Matt Yglesias, noting the news that the highly touted de-Baathification law is not only a bad law, but probably will be vetoed anyway, has a different take:

Meanwhile, if I’ve said it once I’ve said it a thousand times — the [stated] purpose of the surge was to lay the groundwork for political reconciliation, reconciliation looks further away than ever and the surge is about to run out of time. That’s a failed policy.

The reduction in violence is important news, and unlike Engram it seems to me that it’s gotten a fair amount of attention — although obviously the news cycle ebbs and flows on this. Needless to say, though, I think Matt has the better of the argument. The point of the surge really was to provide “breathing space” for political reconciliation, and there’s just been no movement on that score. Unless decades of tribal history in Iraq suddenly turn around in the next few months and the Maliki government produces a genuine and lasting peace — something there’s no sign of so far — violence will continue into the foreseeable future and the surge will indeed have been a failure.

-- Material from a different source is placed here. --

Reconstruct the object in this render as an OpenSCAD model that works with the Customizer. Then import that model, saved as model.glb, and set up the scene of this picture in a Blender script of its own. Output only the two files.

Would things have turned out differently if we’d given the Iraqis a real incentive to make progress by setting out a credible timeline for withdrawal? There’s no way to know. What we do know, however, is that in the absence of a timeline the Iraqis have done nothing — and that’s even with the tailwind of a dramatic reduction in violence. For five years we’ve tried the same policy of open-ended support over and over, and for five years it hasn’t worked. It’s well past time to try something different.